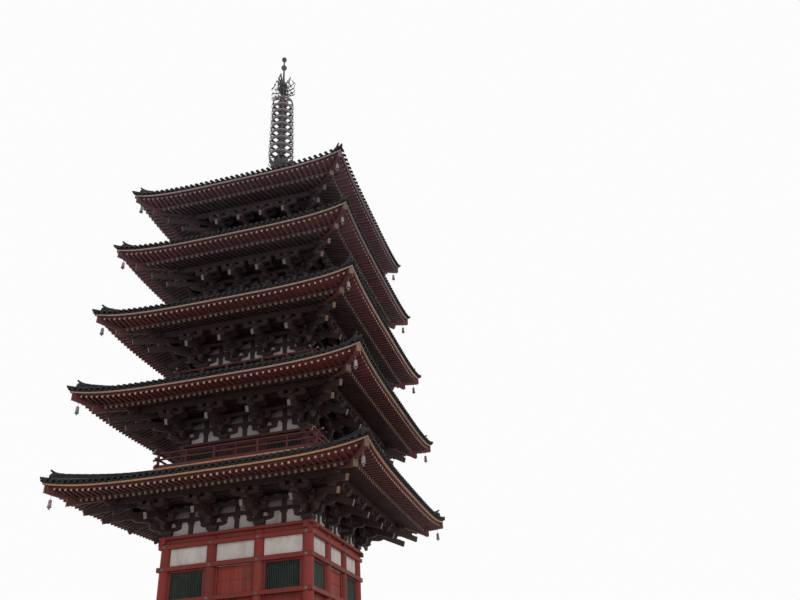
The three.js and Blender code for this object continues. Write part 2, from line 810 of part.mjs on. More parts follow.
for (const storey of storeys) {
  const level = new THREE.Group();
  level.position.z = storey.eaveHeight;
  if (storey.number > 1) level.add(makeDeck(storey), makeBalustrade(storey));
  level.add(makeWall(storey));
  if (storey.number > 1) level.add(makeUpperDoors(storey));
  else for (const [side, angle] of sides) level.add(makeGroundDoors(`${side}_doors`, storey, angle));
  level.add(makeBrackets(storey), makeEaves(storey), makeRoof(storey));
  pagoda.add(level);
}

const spire = new THREE.Group();
spire.position.z = eaveHeights[4];
spire.add(makeBasin(storeys[4]), makeBowl(), makeLotus(), makeRings());
spire.add(makeFlame(), makeBall(), makeJewel());
pagoda.add(spire);

export default pagoda;
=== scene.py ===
import math
import random
from types import SimpleNamespace

import bmesh
import bpy
import numpy as np
from mathutils import Matrix, Vector


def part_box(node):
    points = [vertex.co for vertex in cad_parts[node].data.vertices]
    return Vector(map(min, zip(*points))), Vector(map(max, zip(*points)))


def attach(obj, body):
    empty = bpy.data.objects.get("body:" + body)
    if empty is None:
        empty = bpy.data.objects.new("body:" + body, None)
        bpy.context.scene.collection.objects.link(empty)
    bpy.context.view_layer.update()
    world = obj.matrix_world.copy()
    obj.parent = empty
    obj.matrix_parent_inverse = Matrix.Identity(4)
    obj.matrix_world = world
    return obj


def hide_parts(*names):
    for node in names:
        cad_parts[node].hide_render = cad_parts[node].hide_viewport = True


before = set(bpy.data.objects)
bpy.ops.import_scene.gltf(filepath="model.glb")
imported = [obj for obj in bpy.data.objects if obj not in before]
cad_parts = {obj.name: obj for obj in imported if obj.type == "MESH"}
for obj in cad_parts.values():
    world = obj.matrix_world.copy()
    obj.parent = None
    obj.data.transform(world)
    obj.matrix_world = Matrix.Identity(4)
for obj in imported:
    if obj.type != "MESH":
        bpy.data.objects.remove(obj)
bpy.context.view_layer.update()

# The camera stands on lower ground in front of the tower and to its right, and looks up.
# Its place, its three angles and its lens were worked out from the eaves and rafter ends.
camera_place = (15.083, -34.229, -3.149)
turned_left, tilted_up, rolled = (math.radians(angle) for angle in (12.668, 30.730, -3.731))
camera_data = bpy.data.cameras.new("camera")
camera_data.sensor_width = 36
camera_data.lens = 33.185
camera_data.clip_end = 400
camera = bpy.data.objects.new("camera", camera_data)
camera.matrix_world = (
    Matrix.Translation(camera_place)
    @ Matrix.Rotation(turned_left, 4, "Z")
    @ Matrix.Rotation(math.pi / 2 + tilted_up, 4, "X")
    @ Matrix.Rotation(rolled, 4, "Z")
)
bpy.context.scene.collection.objects.link(camera)
bpy.context.scene.camera = camera

# The podium is a faced platform of dressed granite. Long plinth stones carry posts with
# panels between them, and a course of cap stones holds square paving stones on top.


def eased_corners(size, bevel):
    """The 24 points of a block: each corner gives one point to each face that meets there."""
    points = []
    for corner in range(8):
        outward = np.array([1 if corner & (4 >> axis) else -1 for axis in range(3)])
        for axis in range(3):
            point = outward * (np.array(size) / 2 - bevel)
            point[axis] = outward[axis] * size[axis] / 2
            points.append(point)
    return np.array(points)


def eased_faces():
    """The six faces, twelve eased edges and eight corners of a block, all facing out."""
    faces = [(3 * corner, 3 * corner + 1, 3 * corner + 2) for corner in range(8)]
    for axis in range(3):
        across = [other for other in range(3) if other != axis]
        first, second = (4 >> other for other in across)
        far = 4 >> axis
        for corner in (0, far):
            faces.append(tuple(3 * (corner + step) + axis for step in (0, first, first + second, second)))
        for low in (0, first, second, first + second):
            near_end = [3 * low + side for side in across]
            far_end = [3 * (low + far) + side for side in reversed(across)]
            faces.append((*near_end, *far_end))
    sample = eased_corners((2, 2, 2), 0.2)
    outward = []
    for face in faces:
        a, b, c = (sample[corner] for corner in face[:3])
        outward.append(face if np.cross(b - a, c - b) @ (a + b + c) > 0 else face[::-1])
    return outward


BLOCK_FACES = eased_faces()


def spin(angle):
    """The matrix that turns rows of points about an upright line."""
    cosine, sine = math.cos(angle), math.sin(angle)
    return np.array([[cosine, sine, 0], [-sine, cosine, 0], [0, 0, 1]])


def circle_angles(sides):
    return [2 * math.pi * side / sides for side in range(sides)]


def timber_axes(start, end):
    """The length of a timber and the directions across it and up."""
    length = np.linalg.norm(end - start)
    along = (end - start) / length
    across = np.cross(along, (0, 0, 1))
    across /= np.linalg.norm(across)
    return length, across, np.cross(across, along)


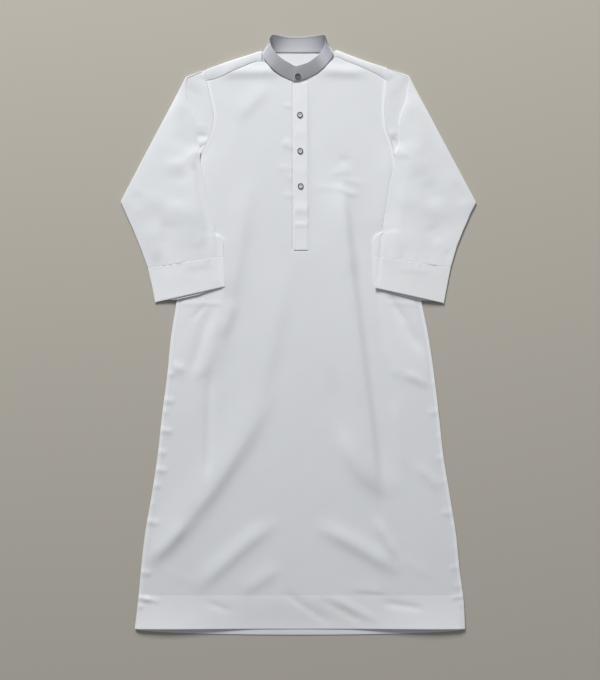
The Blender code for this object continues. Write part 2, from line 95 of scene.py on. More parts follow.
make_floor()
add_light("window", (-1.5, 6.1, 3.3), (0.05, 0.1, 0), 2.2, 555, "#FFFFFF")
add_light("fill", (2.8, 1.5, 1.9), (0.1, 0.1, 0), 2.0, 7, "#FFFAF2")
world = bpy.data.worlds.new("room")
world.use_nodes = True
air = world.node_tree.nodes["Background"].inputs
air["Color"].default_value, air["Strength"].default_value = linear("#F2F4F8"), 0.22
bpy.context.scene.world = world
bpy.context.scene.view_settings.view_transform = "Standard"

lens_data = bpy.data.cameras.new("above")
lens_data.sensor_width = SENSOR  # this is the picture's long side, its height
lens_data.lens = SENSOR * CAMERA_PLACE[2] / VIEW_HEIGHT
camera = in_scene("above", lens_data)
camera.location = CAMERA_PLACE
bpy.context.scene.camera = camera


# ==== Robe cloth ====
# A white suiting of polyester and viscose in a fine plain weave, pressed once and then laid out: matt,
# with a faint sheen where it turns away, and slack spots that no iron took out.

MM = 0.001
THREAD = 0.55 * MM  # twice the real thread, so that a close view shows a weave


def add_node(tree, kind, links=(), **settings):
    """One node with its settings; links are (input, node's output) pairs."""
    node = tree.nodes.new(kind)
    for name, value in settings.items():
        if name.startswith("in_"):
            node.inputs[int(name[3:])].default_value = value
        else:
            setattr(node, name, value)
    for socket, source in links:
        tree.links.new(source, node.inputs[socket])
    return node


def reckon(tree, operation, sources, **settings):
    """The output of one arithmetic node from its sources."""
    links = list(enumerate(sources))
    return add_node(tree, "ShaderNodeMath", links, operation=operation, **settings).outputs[0]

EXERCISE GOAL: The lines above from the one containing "The Blender code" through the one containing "THREAD = 0.55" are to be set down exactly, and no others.

OUTPUT OF THE EXERCISE:
The Blender code for this object continues. Write part 2, from line 95 of scene.py on. More parts follow.
make_floor()
add_light("window", (-1.5, 6.1, 3.3), (0.05, 0.1, 0), 2.2, 555, "#FFFFFF")
add_light("fill", (2.8, 1.5, 1.9), (0.1, 0.1, 0), 2.0, 7, "#FFFAF2")
world = bpy.data.worlds.new("room")
world.use_nodes = True
air = world.node_tree.nodes["Background"].inputs
air["Color"].default_value, air["Strength"].default_value = linear("#F2F4F8"), 0.22
bpy.context.scene.world = world
bpy.context.scene.view_settings.view_transform = "Standard"

lens_data = bpy.data.cameras.new("above")
lens_data.sensor_width = SENSOR  # this is the picture's long side, its height
lens_data.lens = SENSOR * CAMERA_PLACE[2] / VIEW_HEIGHT
camera = in_scene("above", lens_data)
camera.location = CAMERA_PLACE
bpy.context.scene.camera = camera


# ==== Robe cloth ====
# A white suiting of polyester and viscose in a fine plain weave, pressed once and then laid out: matt,
# with a faint sheen where it turns away, and slack spots that no iron took out.

MM = 0.001
THREAD = 0.55 * MM  # twice the real thread, so that a close view shows a weave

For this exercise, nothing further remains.